I also disagree that the separation of the behaviour of a real-world LLM trained by one of the leading labs (e.g., GPT-4, Claude) into a pure simulator (That-Which-Predicts, in the terms of this post) and something else (though not exactly “masks”, aka simulacra, because these are instantiated with concrete context, while we are talking about the behaviour of a fine-tuned LLM across all contexts!) is a good move. I think this separation will lead to more confusion and deranged predictions than clarity and correct predictions.
IMO, it’s better to think about an LLM as a monolithic complex adaptive system with multiple dynamic tendencies, or “forces”, namely “prediction of next token” and “fine-tuning bias” forces, which give rise to a non-trivial landscape (and, hence, local minima/attractors) of potential in the context/behaviour space.
This is the key place of the whole post. If you have an underlying mechanistic theory (even if vague, or even just some mechanistic observations that don’t quite add up to a coherent theory but nevertheless inform intuitions) that supports the expectation that “fine-tuning shifts mask probabilities and only bias next-token prediction slightly and not particularly creates an underlying goal”, that explanation would be the most interesting part to read in this post.
Besides, tuning LLMs right during pre-training (which seems like the way to go for major labs) may change the standard picture of “self-supervised pre-training and only then fine-tuning” significantly and have rather different mechanistic dynamics, so the explanations that were developed for RLHF might not be transferable to this new training approach.

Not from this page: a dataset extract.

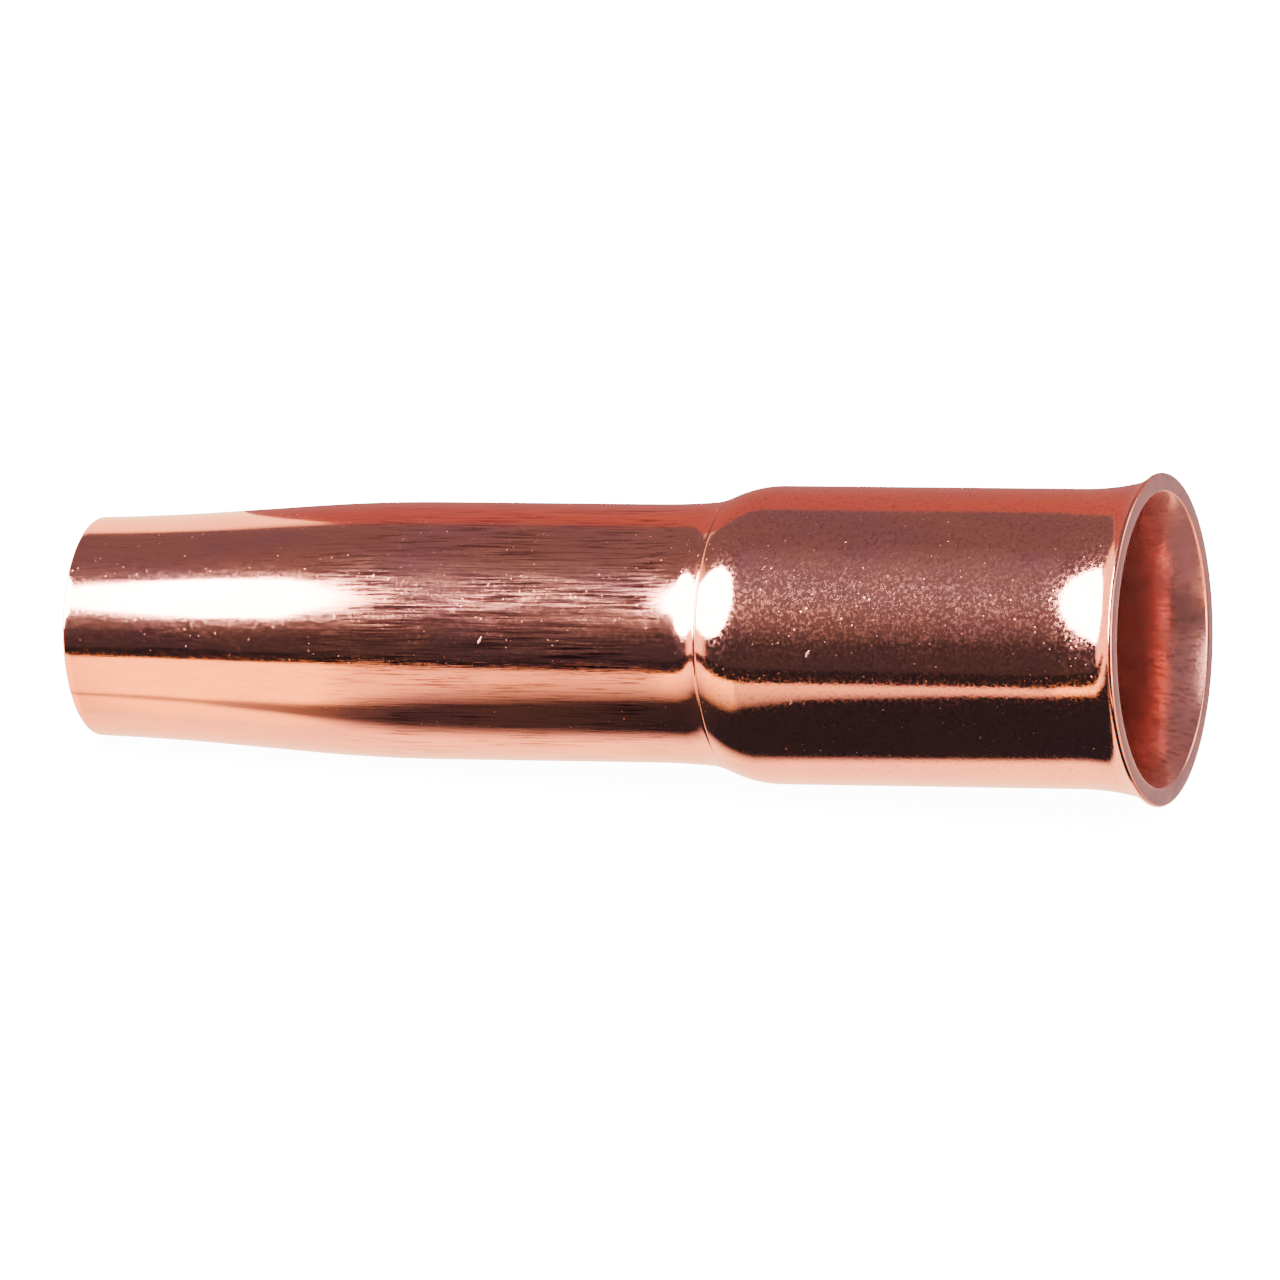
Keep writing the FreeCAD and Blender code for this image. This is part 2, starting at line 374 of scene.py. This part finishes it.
def drawnCopper(c):
    # Bright drawn copper tube: mirror-like, with lengthwise draw lines on the plain tube, orange peel where
    # the socket was stretched, and the hair scratches, pits and nicks of handling
    material = bpy.data.materials.new("drawnCopper")
    tree, shader, place = metalNodes(material, c["tone"], c["roughness"])
    soft = {"interpolation_type": "SMOOTHSTEP"}
    x = addNode(tree, "SeparateXYZ", {0: place})
    lineEnd, socketStart = c["lineEnd"], c["socketStart"]
    taperFade, shoulderFade = c["taperFade"], c["shoulderFade"]
    tubeZone = addNode(tree, "MapRange", {0: x, 1: lineEnd[0], 2: lineEnd[1]})
    socketZone = addNode(tree, "MapRange", {0: x, 1: socketStart[0], 2: socketStart[1]}, **soft)
    fromTaper = addNode(tree, "MapRange", {0: x, 1: taperFade[0], 2: taperFade[1], 3: 0.2, 4: 1.0}, **soft)
    nearShoulder = {0: x, 1: shoulderFade[0], 2: shoulderFade[1], 3: 0.25, 4: 1.0}
    toShoulder = addNode(tree, "MapRange", nearShoulder, **soft)
    lineStretch = addNode(tree, "Math", {0: fromTaper, 1: toShoulder}, operation="MULTIPLY")
    lineZone = addNode(tree, "Math", {0: lineStretch, 1: tubeZone}, operation="MULTIPLY")
    smudge = stretchedNoise(tree, place, 7.0, 3.0)
    handled = addNode(tree, "MapRange", {0: smudge, 1: 0.38, 2: 0.62, 3: 0.4, 4: 1.0}, **soft)
    workedLines = addNode(tree, "Math", {0: lineZone, 1: handled}, operation="MULTIPLY")

    lines = stretchedNoise(tree, place, c["lineLength"], c["lineWidth"], 3.0, 0.7)
    ridges = stretchedNoise(tree, place, c["ridgeLength"], c["ridgeWidth"], 1.0)
    peel = stretchedNoise(tree, place, c["peel"], c["peel"], 3.0, 0.6)
    flecks = stretchedNoise(tree, place, c["fleck"], c["fleck"], 3.0, 0.6)

    # hairs: the borders of warped cells, broken up by noise
    warp = addNode(tree, "TexNoise", {"Vector": place, "Scale": 0.6, "Detail": 2.0})
    bend = {0: warp.outputs["Color"], 1: (c["hairWarp"],) * 3, 2: place}
    warped = addNode(tree, "VectorMath", bend, operation="MULTIPLY_ADD")
    hairCells = {"Vector": warped, "Scale": 1 / c["hairSpacing"]}
    hairEdge = addNode(tree, "TexVoronoi", hairCells, feature="DISTANCE_TO_EDGE")
    hairLine = addNode(tree, "MapRange", {0: hairEdge, 1: c["hairWidth"], 2: 0.0})
    breaks = stretchedNoise(tree, place, c["hairBreak"], c["hairBreak"])
    hairGaps = addNode(tree, "MapRange", {0: breaks, 1: 0.52, 2: 0.66})
    pits = speckCells(tree, place, c["pitSpacing"], c["pitRarest"], c["pitSize"])
    turn = (0, math.radians(c["nickSlant"]), 0)
    slant = {"Vector": place, "Rotation": turn, "Scale": (c["nickStretch"], 1, 1)}
    slanted = addNode(tree, "Mapping", slant, vector_type="TEXTURE")
    nicks = speckCells(tree, slanted, c["nickSpacing"], c["nickRarest"], c["nickSize"])

    height = sumLayers(tree, 0.0, [
        (lines, c["lineDepth"], lineZone),
        (ridges, c["ridgeDepth"], tubeZone),
        (peel, c["peelDepth"], socketZone),
        (nicks, c["nickDepth"], 1.0),
    ])
    bump = addNode(tree, "Bump", {"Strength": 1.0, "Distance": mm, "Height": height})
    tree.links.new(bump.outputs[0], shader.inputs["Normal"])

    # what is drawn, stretched or scratched spreads the light more
    cloud = stretchedNoise(tree, place, 5.0, 2.5, 3.0)
    haze = addNode(tree, "MapRange", {0: cloud, 1: 0.35, 2: 0.7, 3: c["hazeLow"], 4: c["hazeHigh"]})
    streaks = addNode(tree, "MapRange", {0: lines, 1: 0.43, 2: 0.60, 3: -0.035, 4: 0.085}, **soft)
    matt = addNode(tree, "MapRange", {0: flecks, 1: 0.45, 2: 0.60, 3: -0.025, 4: 0.058}, **soft)
    rough = sumLayers(tree, haze, [
        (streaks, 1.0, workedLines),
        (matt, 1.0, socketZone),
        (matt, 0.45, tubeZone),
        (hairLine, 0.06, hairGaps),
        (pits, 0.24, handled),
        (nicks, 0.25, 1.0),
    ])
    tree.links.new(rough.outputs[0], shader.inputs["Roughness"])

    stain = stretchedNoise(tree, place, 11.0, 4.0, 4.0)
    film = addNode(tree, "MapRange", {0: stain, 1: 0.38, 2: 0.66}, **soft)
    filmTones = {0: film, 6: toLinear(c["tone"]), 7: toLinear(c["tarnish"])}
    clean = addNode(tree, "Mix", filmTones, data_type="RGBA")
    grooves = addNode(tree, "MapRange", {0: lines, 1: 0.48, 2: 0.38}, **soft)
    hollows = addNode(tree, "MapRange", {0: peel, 1: 0.50, 2: 0.32}, **soft)
    dirt = sumLayers(tree, 0.0, [(grooves, 1.0, workedLines), (hollows, 0.35, socketZone)])
    tones = {0: dirt, 6: clean.outputs[2], 7: toLinear(c["grime"])}
    tree.links.new(addNode(tree, "Mix", tones, data_type="RGBA").outputs[2], shader.inputs["Base Color"])
    return material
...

My intuition on fine tuning not creating new types of simulacra seems to me to be along the lines of:
Inside, you probably have a bunch of structures, that do various things. And then, these probably work together to make larger structures, and so on.
And then you apply fine-tuning which is trying to shift high-level aspects of the output.
And I figure, it’s probably a smaller step in terms of the underlying weights to shift from activating one structure more to activating another more, than it is to create a whole new structure.
But if you’re just shifting from one structure to another, without creating new structures, it seems more to me that this is just shifting to another sort of output the model could have created all along.
So, if fine tuning can achieve its objectives by shifting the simulacra probabilities it seems to me it would tend to do that first, before creating any new types of simulacra.
But I realize it’s more complicated than that, since a shift in activation of structures at one level is a creation of a new structure at a higher level.
This explanation implies that circuits, or “structures”, pretty much all there is in the mechanistic picture of transformers, and concepts, as inputs to downstream circuits, are “activated” probabilistically between 0 and 1.
But it seems likely impoverished, I think Transformers cannot be reduced to a network of circuits. There are perhaps also non-trivial concept representations within activation layers on which MLP layers perform non-trivial algorithmic computations. These representations and computations with them are probably easier to shift during RLHF than the circuit topology.
And there are probably yet more phenomena and dynamics in Transformers that couldn’t be reduced to the things mentioned above, but i’m out of my depth to discuss this.
Also, if feedback is applied throughout pre-training it must influence the very structures formed within the Transformer.
Perhaps I used the wrong term, I did not mean by “activating” just on/off (with “more” being taken to imply probability?). I mainly meant more weight, though on/off could also be involved. Sorry, I am not necessarily familiar with the technical terms used.
I am also thinking of “structures” as a more general concept than just circuits, and not necessarily isolated within the system. I am more thinking of a “structure” being a pattern within the system which achieves one or more functions. By a “higher level” structure I mean a structure made of other structures.
Yes, in the post I was only considering the case where fine-tuning is applied after. Feedback being applied during pre-training is a different matter.